» What you need to do
Up to and including the line containing "waves: float", please reproduce the lines of the listing below, starting from the top.
——————
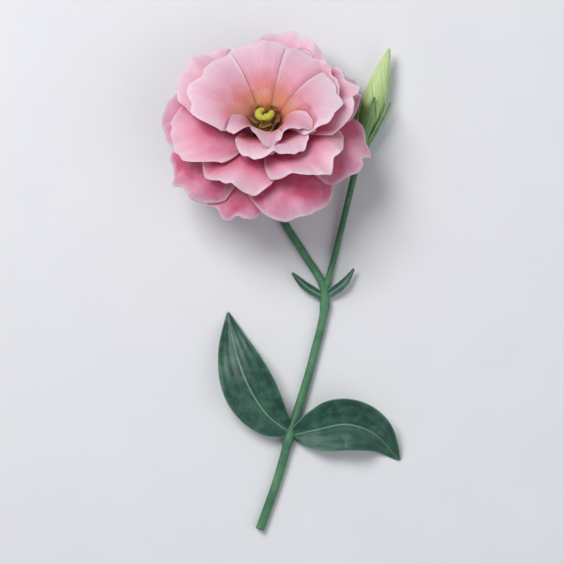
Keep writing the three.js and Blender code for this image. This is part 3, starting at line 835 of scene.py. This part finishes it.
class Leaf(NamedTuple):
    """A pointed blade along a path, folded a little along its midrib, with waved edges."""

    name: str
    path: Path
    half: Callable  # its half width at a share of its length
    size: tuple  # rows and columns of its grid
    nerves: float  # how much its nerves show
    roll: float  # how far it is turned about its midrib at its tip, in degrees
    fold: float
    wave: float
    waves: float

    def middle(self, share, across):
        ahead = self.path.direction(share)
        flat = unit(np.stack([-ahead[..., 1], ahead[..., 0], np.zeros_like(share)], axis=-1))
        up = np.cross(ahead, flat)
        turn = np.radians(self.roll * share)[..., None]
        rolled = flat * cos(turn) + up * sin(turn)
        half = self.half(share)
        side = abs(across)
        fold = self.fold * half * side**1.6
        wave = self.wave * across * across * sin(self.waves * pi * share + across)
        crimp = CRIMP * side**6 * sin(23 * share + 4 * across) * sin(pi * share)
        dip = -DIP * self.nerves * exp(-((across * half / 0.5) ** 2)) * (1 - share)
        quilt = QUILT * self.nerves * cos(2 * pi * side / NERVE_SPACING) * sin(pi * share)
        rise = fold + wave + crimp + dip - quilt
        point = self.path.at(share) + rolled * (across * half)[..., None] + up * rise[..., None]
        point[..., 2] = smooth_max(point[..., 2], LEAF_THICKNESS / 2, PRESS_BLEND)
        return point

    def piece(self):
        share, across = grid(*self.size)
        half = self.half(share)
        keel = self.nerves * KEEL * exp(-((across * half / 0.6) ** 2)) * (1 - 0.75 * share)
        edge = smoothstep(0, 0.12, 1 - abs(across))
        thickness = LEAF_EDGE_THICKNESS + (LEAF_THICKNESS - LEAF_EDGE_THICKNESS) * edge + keel
        vertices, faces = shell(self.middle(share, across), thickness)
        numbers = on_both_sides(share=share, across=across, half=half)
        numbers["back"] = np.repeat([0.0, 1.0], share.size)
        piece = add_mesh(f"{self.name}_skin", vertices, faces, numbers, unwrapped=True)
        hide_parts(self.name)
        return piece


def leaf_half(share):
    return 0.45 + 1.2 * (1 - share) ** 4 + 9.6 * abs(sin(pi * share**0.82))


def bract_half(share):
    return 0.4 + (1 - share) + 0.8 * sin(pi * share)


LEAF = {"half": leaf_half, "size": (150, 61), "nerves": 1, "wave": 0.9}
BRACT = {"half": bract_half, "size": (60, 21), "nerves": 0.4, "roll": 0, "fold": 0.3, "wave": 0.1, "waves": 2}
LEFT_LEAF = [(8.2, -112, 2.5), (0.4, -106, 5.6), (-6.5, -96, 7), (-12, -82, 4.6), (-15.5, -66, -0.4)]
RIGHT_LEAF = [(9.8, -113.4, 2.5), (20, -111, 4.6), (30.5, -109, 8), (41, -112.5, 6), (51, -123, -0.4)]
LEFT_BRACT = [(21, -59.5, 2.3), (14.5, -55.5, 3.6), (9.5, -50.5, 3.4)]
RIGHT_BRACT = [(22.8, -59.5, 2.3), (29.5, -54.5, 3.8), (33.5, -49, 4)]
LEAVES = [
    Leaf("leaf_left", Path(LEFT_LEAF), roll=-10, fold=0.28, waves=5, **LEAF),
    Leaf("leaf_right", Path(RIGHT_LEAF), roll=12, fold=0.26, waves=4.4, **LEAF),
    Leaf("bract_left", Path(LEFT_BRACT), **BRACT),
    Leaf("bract_right", Path(RIGHT_BRACT), **BRACT),
]


SEPAL_RISE = 0.06  # openness by which a sepal stands off the petals in front of it
SEPAL_OPENNESS = 1.3  # the least that it has
SEPAL_CURL = 0.15  # what it adds towards its tip
CALYX_TURN = 18  # degrees round to the first sepal
CALYX_PROFILE = [(0, -7), (1.9, -7), (2.4, -6.6), (3.7, -5.4), (5.6, -3.2), (6.2, -2)]


def sepal_half(share):
    return 0.3 + 1.4 * (1 - share) + 0.9 * sin(pi * share)


def cup_with_sepals(name, cup, sepal_point, turns, to_layout):
    """A calyx as one body. sepal_point takes a share, an across and a direction in the flower's frame."""
    vertices, faces = cup
    numbers = {"share": np.zeros(len(vertices)), "across": np.zeros(len(vertices))}
    piece = add_mesh(f"{name}_skin", to_layout(vertices), faces, numbers)
    share, across = grid(60, 15)
    thickness = 0.3 + 0.35 * (1 - abs(across)) ** 2
    sepals = []
    numbers = on_both_sides(share=share, across=across)
    for n, turn in enumerate(turns):
        vertices, faces = shell(sepal_point(share, across, turn), thickness)
        sepals.append(add_mesh(f"{name}_sepal_{n}", to_layout(vertices), faces, numbers))
    united(piece, sepals)
    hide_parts(name)
    return piece


def sepal_point(share, across, around):
    along = SEPAL_ROOT + share * SEPAL_LENGTH
    reach = np.maximum(along, 0.3)
    keel = 0.5 * (1 - abs(across)) / spread(reach)
    clear = clear_of(len(petals), np.full(share.shape, around), reach)
    openness = SEPAL_RISE + smooth_max(SEPAL_OPENNESS, clear, 0.05) + keel + SEPAL_CURL * share**2
    radius, height = sheet_point(openness, along)
    return pressed(polar(radius, around + across * sepal_half(share) / radius, height))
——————
» The completed task
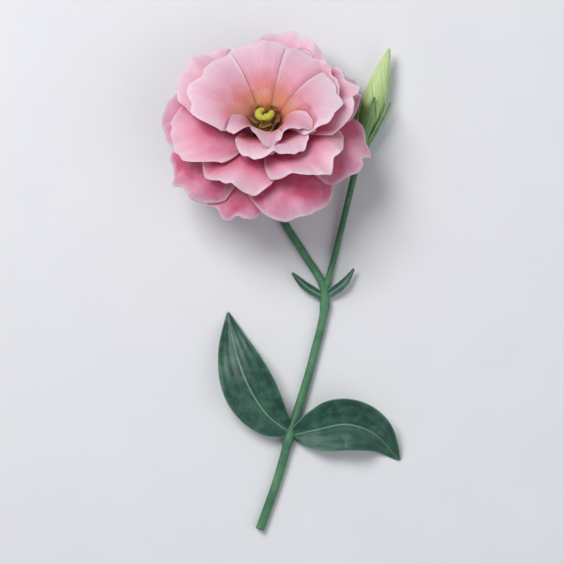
Keep writing the three.js and Blender code for this image. This is part 3, starting at line 835 of scene.py. This part finishes it.
class Leaf(NamedTuple):
    """A pointed blade along a path, folded a little along its midrib, with waved edges."""

    name: str
    path: Path
    half: Callable  # its half width at a share of its length
    size: tuple  # rows and columns of its grid
    nerves: float  # how much its nerves show
    roll: float  # how far it is turned about its midrib at its tip, in degrees
    fold: float
    wave: float
    waves: float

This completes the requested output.